SpeechCap: Leveraging Playful Impact Captions to Facilitate Interpersonal Communication in Social Virtual Reality
Yu Zhang, Yi Wen, Siying Hu, Zhicong Lu
TL;DR
This work tackles the limited expressiveness of interpersonal communication in social VR by introducing SpeechCap, a real-time system that converts speech into interactive impact captions combining verbal content with non-verbal cues. It defines a design space for impact captions through TV-variety-show analysis and expert co-design, then validates the approach with a proof-of-concept implementation and an in-lab study (n=14) showing that captions can clarify and enrich conversations while enabling playful interactions. The study highlights benefits in emotional expression, information highlighting, and speaker identification, but also notes ambiguity risks in non-textual cues and keyword proliferation, which motivate design implications.

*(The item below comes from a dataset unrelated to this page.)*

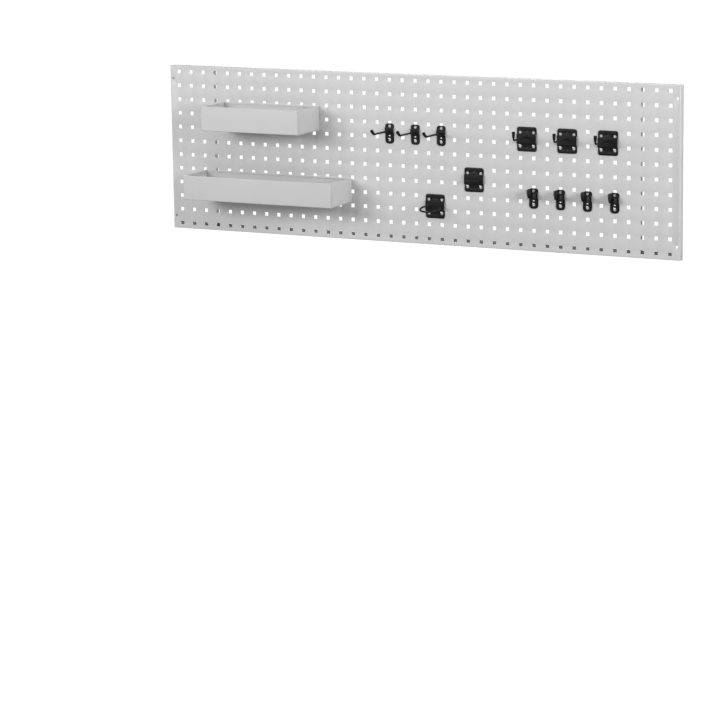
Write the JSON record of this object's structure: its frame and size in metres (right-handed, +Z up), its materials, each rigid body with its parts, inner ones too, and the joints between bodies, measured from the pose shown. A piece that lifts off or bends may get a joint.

Overall, the work contributes a concrete design space, a functional system, and evidence-based guidance for deploying expressive, multimodal communication tools in social VR, with applications in accessibility, education, and live streaming.
Abstract
Social Virtual Reality (VR) emerges as a promising platform bringing immersive, interactive, and engaging mechanisms for collaborative activities in virtual spaces. However, interpersonal communication in social VR is still limited with existing mediums and channels. To bridge the gap, we propose a novel method for mediating real-time conversation in social VR, which uses impact captions, a type of typographic visual effect widely used in videos, to convey both verbal and non-verbal information. We first investigated the design space of impact captions by content analysis and a co-design session with four experts. Next, we implemented SpeechCap as a proof-of-concept system, with which users can communicate with each other using speech-driven impact captions in VR. Through a user study (n=14), we evaluated the effectiveness of the visual and interaction design of impact captions, highlighting the interactivity and the integration of verbal and non-verbal information in communication mediums. Finally, we discussed topics of visual rhetoric, interactivity, and ambiguity as the main findings from the study, and further provided design implications for future work for facilitating interpersonal communication in social VR.